Copy out each line of the data holding "bends".

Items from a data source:
########

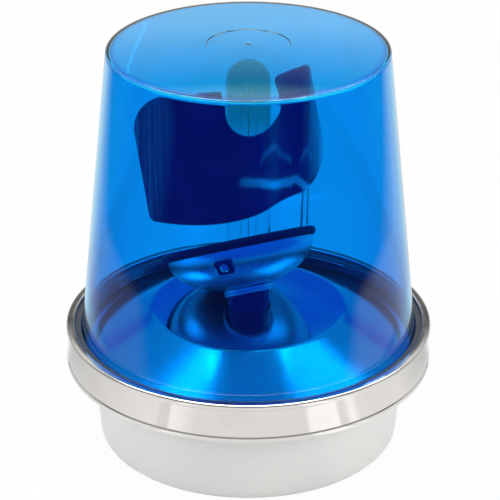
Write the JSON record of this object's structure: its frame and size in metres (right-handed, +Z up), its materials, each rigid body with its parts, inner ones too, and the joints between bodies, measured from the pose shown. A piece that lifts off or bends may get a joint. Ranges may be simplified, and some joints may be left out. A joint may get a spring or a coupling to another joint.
{
  "type": "rotating beacon light",
  "caption": "Rotating beacon light: a clear blue dome clamped to a cast base by a polished ring, with a hood and a tilted bowl that turn round a tubular lamp.",
  "frame": {"origin": "centre of the base's flat underside, on the axis that the reflector turns about", "axes": "+Z up through the lamp; -Y towards the side that the picture was taken from; the clamp ring's screw is at +Y"},
  "size_m": [0.1714, 0.1789, 0.1944],
  "materials": {
    "cast_paint": "satin light grey paint on a casting",
    "polished_steel": "polished stainless steel",
    "blue_dome": "clear tinted blue",
    "dark_rubber": "moulded",
    "bright_deck": "bright",
    "dark_gloss": "glossy dark outside",
    "bright_bowl": "polished",
    "plated_steel": "zinc plated",
    "nylon": "natural nylon",
    "brass": "plain",
    "clear_glass": "clear",
    "tungsten": "drawn wire",
    "black_plastic": "moulded",
    "black_lead": "wire insulation",
    "white_lead": "wire insulation"
  },
  "bodies": {
    "base": {"base_housing": "cast_paint", "mechanism_plate": "plated_steel", "plate_screw_1": "plated_steel", "plate_screw_2": "plated_steel", "plate_screw_3": "plated_steel", "motor": "plated_steel", "motor_screw_1": "plated_steel", "motor_screw_2": "plated_steel", "motor_nut_1": "plated_steel", "motor_nut_2": "plated_steel", "lamp_socket": "brass", "socket_screw_1": "plated_steel", "socket_screw_2": "plated_steel", "socket_insulator": "black_plastic", "socket_contact_1": "brass", "socket_contact_2": "brass", "thrust_washer": "nylon", "lamp_base": "brass", "lamp_glass": "clear_glass", "lamp_stem": "clear_glass", "support_wire": "plated_steel", "filament": "tungsten", "deck_cover": "bright_deck", "terminal_block": "black_plastic", "terminal_screw_1": "brass", "terminal_screw_2": "brass", "earth_screw": "brass", "lamp_lead_1": "black_lead", "lamp_lead_2": "white_lead", "motor_lead_1": "black_lead", "motor_lead_2": "white_lead"},
    "cover": {"dome": "blue_dome", "dome_gasket": "dark_rubber", "clamp_ring": "polished_steel", "clamp_screw": "plated_steel", "clamp_nut": "plated_steel"},
    "reflector": {"drive_gear": "nylon", "rotor_sleeve": "bright_bowl", "lower_reflector": "bright_bowl", "upper_reflector": "dark_gloss", "hood_leg_1": "polished_steel", "hood_leg_2": "polished_steel", "reflector_clip": "dark_gloss", "clip_rivet": "polished_steel"},
    "pinion": {"drive_pinion": "brass", "motor_shaft": "plated_steel"}
  },
  "joints": [
    {"name": "reflector_spin", "type": "hinge", "parent": "base", "child": "reflector", "pos_m": [0, 0, 0.05], "axis": [0, 0, 1], "continuous": true},
    {"name": "pinion_spin", "type": "hinge", "parent": "base", "child": "pinion", "pos_m": [0, 0.0375, 0.05], "axis": [0, 0, 1], "continuous": true},
    {"name": "cover_lift", "type": "slide", "parent": "base", "child": "cover", "axis": [0, 0, 1], "range_m": [0, 0.15]}
  ],
  "couplings": [
    {"joint": "pinion_spin", "follows": "reflector_spin", "ratio": -4}
  ]
}
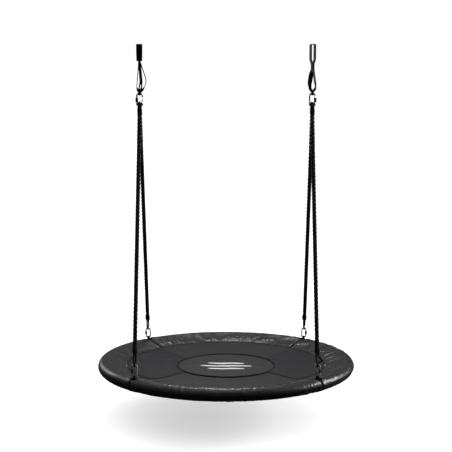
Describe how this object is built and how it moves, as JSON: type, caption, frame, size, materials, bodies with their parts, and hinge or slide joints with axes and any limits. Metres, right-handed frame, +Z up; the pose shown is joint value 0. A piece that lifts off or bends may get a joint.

########

* TASK RESPONSE
Write the JSON record of this object's structure: its frame and size in metres (right-handed, +Z up), its materials, each rigid body with its parts, inner ones too, and the joints between bodies, measured from the pose shown. A piece that lifts off or bends may get a joint. Ranges may be simplified, and some joints may be left out. A joint may get a spring or a coupling to another joint.
Describe how this object is built and how it moves, as JSON: type, caption, frame, size, materials, bodies with their parts, and hinge or slide joints with axes and any limits. Metres, right-handed frame, +Z up; the pose shown is joint value 0. A piece that lifts off or bends may get a joint.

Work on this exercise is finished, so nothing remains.